Elsewhere, in similar footage that could not be verified, protesters defied police to denounce the government, including calls to resurrect the monarchy overthrown in the Islamic revolution of 1979.
“Things are not working out economically for ordinary Iranians,” said Alex Vatanka, an Iran expert at the Middle East Institute in Washington, citing what he said were “painful fiscal reforms” by the Rouhani government.
Rouhani, a moderate, was reelected in May. But he has failed to deliver on promises of a revived economy he said would soar as a result of a 2015 nuclear deal. That agreement with world powers curbed Iran’s nuclear activities in exchange for major sanctions relief. But unilateral U.S. sanctions and a hostile Trump administration has hindered wider recovery.

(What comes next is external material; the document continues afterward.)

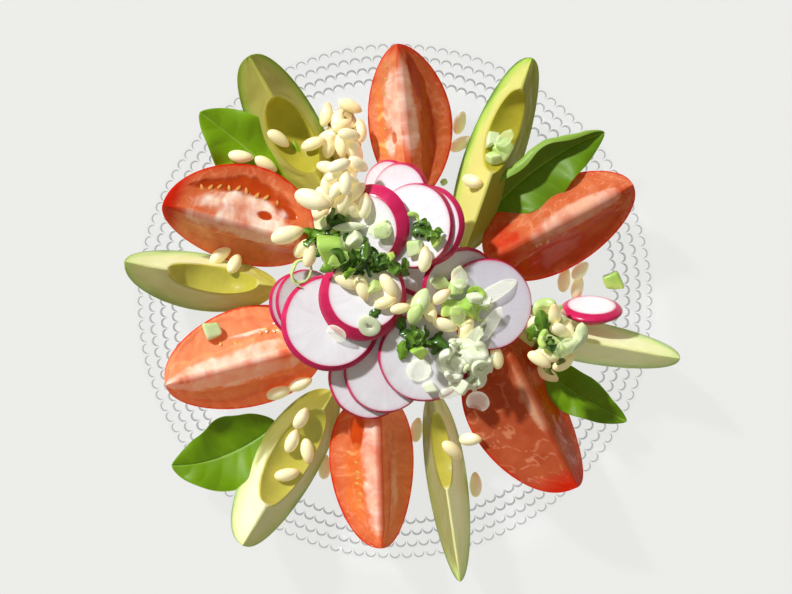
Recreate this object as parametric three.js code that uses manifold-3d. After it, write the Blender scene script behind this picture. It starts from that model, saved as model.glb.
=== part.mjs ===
// Plate of tomato and avocado salad: a clear glass plate with six tomato wedges and six avocado
// wedges laid like the hours of a clock, basil leaves between them, radish slices piled over the
// middle, and pine nuts, spring onion and shredded basil scattered on top.
// Millimetres, +Z up. The origin is the centre of the plate's foot, where it stands on the table.
// +X points to the right of the laid table and +Y away from the eater.

import * as THREE from 'three';
import { ParametricGeometry } from 'three/addons/geometries/ParametricGeometry.js';
import { mergeVertices } from 'three/addons/utils/BufferGeometryUtils.js';
import Module from 'manifold-3d';

const wasm = await Module();
wasm.setup();

// ---------------------------------------------------------------- driving dimensions

const GAP = 0.35;                 // clearance kept between pieces that touch
const DEGREE = Math.PI / 180;

const PLATE_RADIUS = 123;         // a 246 mm plate
const PLATE_FOOT_RADIUS = 92;     // the flat that stands on the table
const PLATE_THICKNESS = 3.2;
const PLATE_RIM_RISE = 7;         // how far the outer edge stands above the foot
const PLATE_SIDES = 64;

const TOMATO_RIDGE = 1.2;         // rounding of the cut ridge
const TOMATO_POCKET_DEPTH = 2.2;  // seed pockets sink this far below the cut faces
const POCKET_ALONG = { middle: 0.5, half: 0.4 };    // where they lie, as shares of the length
const POCKET_ACROSS = { middle: 0.6, half: 0.34 };  // and of the way from the ridge to the skin
const AVOCADO_RIDGE = 1.0;

const LEAF_THICKNESS = 0.8;
const LEAF_FOLD = 14;             // degrees that each half rises from the midrib
const LEAF_WAVE = 12;             // degrees that the edge swings up and down
const LEAF_WAVES = 15;            // how fast it swings, in radians from base to tip
const LEAF_TAPER = { widest: 0.8, blunt: 0.7 };

const SLICE_THICKNESS = 2.6;      // a usual radish slice
const SLICE_SIDES = 22;
const THICK_SLICE = 4;            // above this the skin side bulges
const SLICE_STEEPEST = 0.5;       // slope at which a dropped slice starts to slide

const NUT_LENGTH = 12.5;
const NUT_RADIUS = 3.1;
const NUT_SINK = 0.9;             // how far a nut is pressed into what carries it

const ONION_WALL = 1.5;           // wall of a spring onion tube
const ONION_RADIUS = 3;           // a short piece of its stem
const ONION_LENGTH = 5;
const RING_RADIUS = 5;
const RING_HEIGHT = 2.6;
const SHRED_LENGTH = 15;          // shredded basil
const SHRED_WIDTH = 4;
const SHRED_THICKNESS = 0.9;
const SHRED_ARCH = 0.11;          // rise in the middle, as a share of the length

// ---------------------------------------------------------------- solids from three.js geometry

// A closed three.js geometry as a solid: shared vertices merged, collapsed faces at poles dropped,
// and the faces turned outward.
function solidOf(geometry) {
  const bare = geometry.clone();
  bare.deleteAttribute('normal');
  bare.deleteAttribute('uv');
  const merged = mergeVertices(bare, 1e-4);
  const index = merged.index.array;
  const faces = [];
  for (let i = 0; i < index.length; i += 3) {
    const [a, b, c] = [index[i], index[i + 1], index[i + 2]];
    if (a !== b && b !== c && c !== a) faces.push(a, b, c);
  }
  const solid = manifoldOf(merged.attributes.position.array, faces);
  if (solid.volume() > 0) return solid;
  for (let i = 0; i < faces.length; i += 3) {
    [faces[i], faces[i + 1]] = [faces[i + 1], faces[i]];
  }
  return manifoldOf(merged.attributes.position.array, faces);
}

function manifoldOf(positions, faces) {
  return new wasm.Manifold(new wasm.Mesh({
    numProp: 3,
    vertProperties: new Float32Array(positions),
    triVerts: new Uint32Array(faces),
  }));
}

// A closed surface given as a function of two parameters.
function surface(point, slices, stacks) {
  return solidOf(new ParametricGeometry(point, slices, stacks));
}

function placed(solid, matrix) {
  return solid.transform(matrix.elements);
}

const joined = (solids) => wasm.Manifold.union(solids);

// The biggest connected body, without the loose scraps that a cut may leave.
function biggest(solid) {
  const bodies = solid.decompose();
  const bigger = (best, body) => (body.volume() > best.volume() ? body : best);
  return bodies.length ? bodies.reduce(bigger) : solid;
}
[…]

“The root causes [of the demonstrations], and the much deeper resentment, goes back decades,” Vatanka said of the protests. “People do not feel this regime represents them.”
Indeed, Iranian state television largely ignored the demonstrations, instead airing footage of pro-government rallies marking the anniversary of the end of the unrest in 2009.

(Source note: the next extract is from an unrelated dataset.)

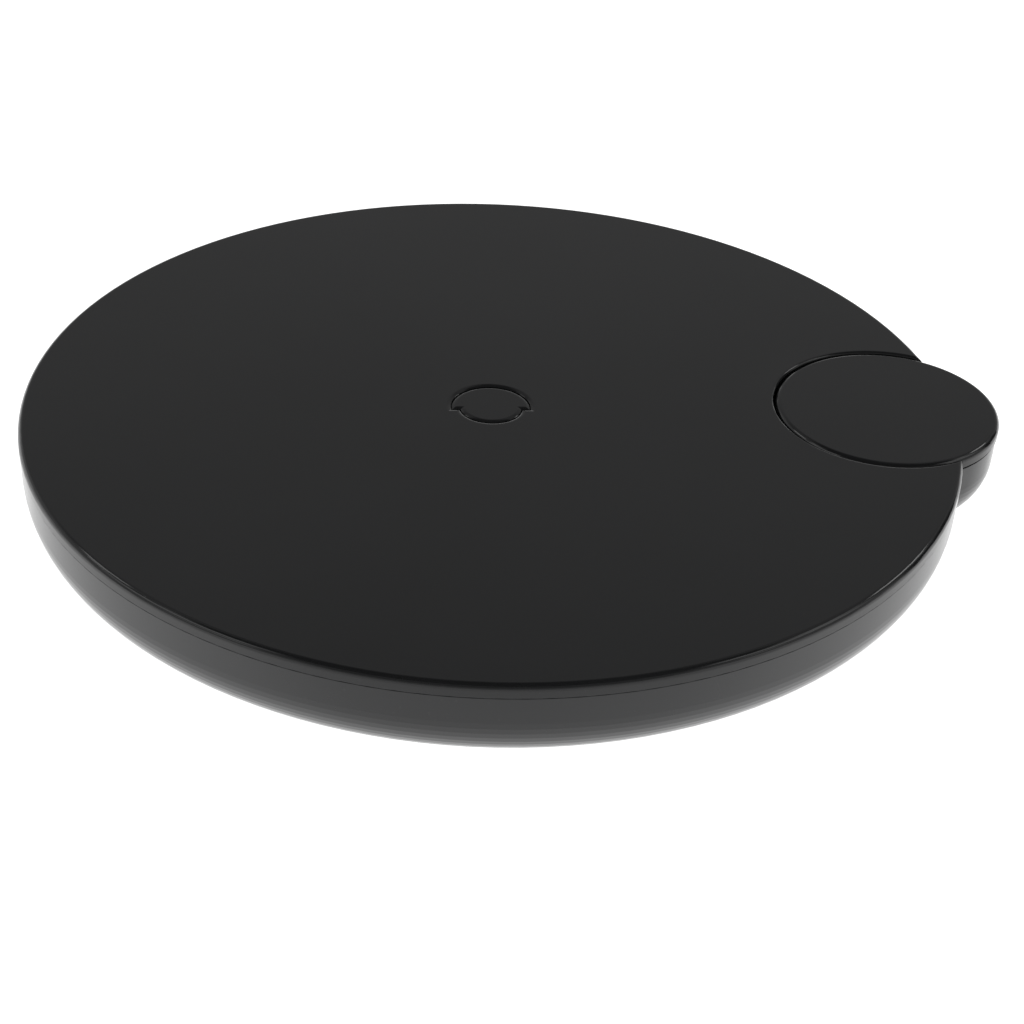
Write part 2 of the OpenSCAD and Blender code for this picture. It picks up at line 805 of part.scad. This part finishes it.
module gear_pins() {
  color(bright_steel)
    for (p = [first_at, second_at])
      translate([p.x, p.y, pin_foot])
        cylinder(r = pin_r - press, h = plate_z + plate_t - pin_foot - skin, $fn = 48);
}

module gear_plate() {
  color(black_moulded)
    difference() {
      translate([0, 0, plate_z]) linear_extrude(plate_t) hull()
        for (p = concat(plate_posts, [second_at])) translate(p) circle(r = plate_lug_r, $fn = 32);
      for (p = plate_posts)
        translate([p.x, p.y, plate_z - 1]) cylinder(r = clear_r, h = plate_t + 2, $fn = 32);
      for (p = [first_at, second_at])
        translate([p.x, p.y, plate_z - 1]) cylinder(r = pin_r + press, h = plate_t + 2, $fn = 48);
    }
}

module gear_plate_screws() {
  color(bright_steel) screws(plate_posts, plate_z + plate_t, plate_screw);
}

// ---- Battery bay ---------------------------------------------------------

module aa_cells() {
  nipple_h = 1.2;
  nipple_r = 2.7;
  for (s = [-1, 1])
    translate([bay_x + s * cell_pitch / 2, 0, cell_z]) rotate([s * 90, 0, 0]) {
      color("#3d4147") translate([0, 0, -cell_len / 2]) cylinder(r = cell_r, h = cell_len - nipple_h);
      color(nickel) translate([0, 0, cell_len / 2 - nipple_h - skin])
        cylinder(r = nipple_r, h = nipple_h + skin, $fn = 48);
    }
}

module contact_plates() {
  end = bay_size.y / 2 - play;
  color(nickel) {
    for (s = [-1, 1])
      translate([bay_x + s * cell_pitch / 2, 0, cell_z])
        for (e = [-1, 1])
          translate([0, e * (end - contact_t / 2), 0]) slab([10, contact_t], -5, 5);
  }
}

module contact_springs() {
  wire_r = 0.3;
  foot = bay_size.y / 2 - contact_t - 2 * play - wire_r;
  color(nickel)
    for (s = [-1, 1])
      translate([bay_x + s * cell_pitch / 2, s * foot, cell_z]) rotate([s * 90, 0, 0])
        wire(coil_path(3.8, 2.2, foot - cell_len / 2 - play - wire_r, 2.5), wire_r);
}

// Round bar along Y, centred on the door's hinge line
module hinge_bar(r, length) {
  translate([hinge_x, length / 2, hinge_z]) rotate([90, 0, 0]) cylinder(r = r, h = length, $fn = 48);
}

module battery_door() {
  color(black_moulded) {
    difference() {
      translate([bay_x, 0, 0]) slab(door_size, bowl_z, bowl_z + door_lip_t);
      translate([hinge_x - hinge_r, 0, 0])
        slab([2 * hinge_r, door_size.y + 1], bowl_z - 1, bowl_z + 3);
      for (i = [1:5])
        translate([bay_x + door_size.x / 2 - grip_pitch * i - grip_w, 0, 0])
          slab([grip_w, grip_len], bowl_z - 1, bowl_z + grip_depth);
    }
    translate([bay_x, 0, 0])
      slab(bay_size - [2.3, 2.3], bowl_z + door_lip_t - skin, bowl_z + door_t);
    hinge_bar(hinge_r, door_size.y);
    hinge_bar(hinge_pin_r, door_size.y + 2 * hinge_pin_reach);
  }
}

module battery_leads() {
  z = floor_z + 2.4;
  start = [bay_x + bay_size.x / 2 + bay_wall + 2, -20, z];
  goal = [button_x - board_size.x / 2 + 1.2, -4, switch_z + lead_r + play];
  lead_pair(concat([start, start + [0, -8, 0]],
    [for (a = [228:24:324]) concat(polar(lead_run_r, a), z)],
    [[66, -12, z], goal + [-4, 0, 0], goal]));
}

module motor_leads() {
  z = terminal_z;
  start = concat(motor_at + [motor_r + 1.4, 0], z);
  goal = [button_x - board_size.x / 2 + 1.2, 3, switch_z + lead_r + play];
  lead_pair([start, start + [4, 0, 0], [61, 24, z], [66, 8, z], goal + [-3, 0, 0], goal]);
}

// ---- Assembly ------------------------------------------------------------

base_plate();
foot_pads();
base_gear();
base_gear_screws();
retaining_washer();
ball_cage();
bearing_balls();
lower_shell();
pivot_bush();
top_plate();
case_screws();
centre_plug();
button_cap();
stem_clip();
return_spring();
button_guide();
guide_screws();
control_board();
board_screws();
switch_body();
switch_plunger();
drive_motor();
motor_shaft();
motor_pinion();
motor_clamp();
motor_clamp_screws();
first_gear();
second_gear();
gear_pins();
gear_plate();
gear_plate_screws();
aa_cells();
contact_plates();
contact_springs();
battery_door();
battery_leads();
motor_leads();
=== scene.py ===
"""Looks for the turntable display stand: materials, small parts of the board, studio and camera."""

import json
import math

import bmesh
import bpy
from mathutils import Matrix, Vector


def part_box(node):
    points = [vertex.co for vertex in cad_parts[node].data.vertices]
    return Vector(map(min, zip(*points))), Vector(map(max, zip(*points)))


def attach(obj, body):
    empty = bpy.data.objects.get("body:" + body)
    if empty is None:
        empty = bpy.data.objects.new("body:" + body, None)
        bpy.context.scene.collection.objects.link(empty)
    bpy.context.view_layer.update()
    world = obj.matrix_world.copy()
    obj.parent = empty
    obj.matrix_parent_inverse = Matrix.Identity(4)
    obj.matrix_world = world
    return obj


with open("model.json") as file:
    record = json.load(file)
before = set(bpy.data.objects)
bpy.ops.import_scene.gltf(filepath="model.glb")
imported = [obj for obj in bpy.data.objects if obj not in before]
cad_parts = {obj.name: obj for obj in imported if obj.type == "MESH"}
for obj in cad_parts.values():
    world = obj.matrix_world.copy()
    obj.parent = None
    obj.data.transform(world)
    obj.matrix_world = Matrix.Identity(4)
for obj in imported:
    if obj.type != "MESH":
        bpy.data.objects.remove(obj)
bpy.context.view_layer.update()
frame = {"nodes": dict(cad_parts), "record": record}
SLOT_OF = {part["node"]: part["material_slot"] for part in frame["record"]["subparts"]}
MM = 0.001

# ---- Node helpers ---------------------------------------------------------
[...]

Back then, supporters of reformist presidential candidate, Mir Hossein Mousavi, challenged the reelection of hard-liner president, Mahmoud Ahmadinejad, sparking mass protests. They were crushed by Iranian security forces, and activists and dissidents were beaten and jailed.
Later Saturday, state television finally acknowledged the anti-government protests, suggesting demonstrators had been manipulated by counterrevolutionary forces into participating in “unlawful gatherings.”
“Counterrevolution groups and foreign media are continuing their organized efforts to misuse the people’s economic and livelihood problems and their legitimate demands to provide an opportunity for unlawful gatherings and possibly chaos,” the Associated Press quoted state TV as saying.
Authorities on Friday said they arrested 50 people in the northern city of Mashhad, where the protests began, but that the detainees had since been released.
It was unclear if more arrests had been made Saturday. It was also unclear if the protests had been organized and, if so, by whom.
The Minister of Information and Communications Technology, Mohammad Javad Azari Jahromi, took to Twitter to urge Telegram chief executive Pavel Durov to shut down a channel he accused of aiding the protests.
“A Telegram channel is encouraging hateful conduct, use of molotov cocktails, armed uprising, and social unrest,” Jahromi said. Telegram is widely popular among Iranians and even government officials.
But a video purportedly from Tehran Saturday evening showed demonstrators calling on police to join them. The government did not appear to be unleashing the full power of security forces, even as protests expanded.
“People poured into the streets today because they are tired of the rising cost of living,” a protester in Kermanshah told the New York-based Center for Human Rights in Iran on Friday. “When we don’t have bread to eat, we are not afraid of anything.”
A proposed budget by the Rouhani government released earlier this month envisioned slashes to cash subsidies and an increase in fuel costs, angering ordinary Iranians. And analysts speculated that it had ultimately stirred the protests.
Iran’s economy did grow following the nuclear deal, due largely to renewed oil exports. (Iran has some of the largest oil and gas reserves in the world).
But the country’s non-oil economy has failed to keep up, slowing broader job creation as prices for basic foodstuffs rise.
The demonstrations “prove that there is widespread discontent in Iran, that it can be triggered at any time,” said Behnam Ben Taleblu, an Iran expert at the Foundation for the Defense of Democracies in Washington.
“These protests also show that . . . Iranians see the regime and its mismanagement as an impediment to their daily lives,” he said.
Others warned about the viability of demonstrations that lack a cohesive strategy or broader political vision.
“Socio-economic discontent [should not] be equated with effective political resistance,” Mohammad al-Shabani, editor of Iran coverage at Al-Monitor, an online news portal, wrote of the protests.
“Without necessary resources. . . change remains a remote prospect,” he wrote.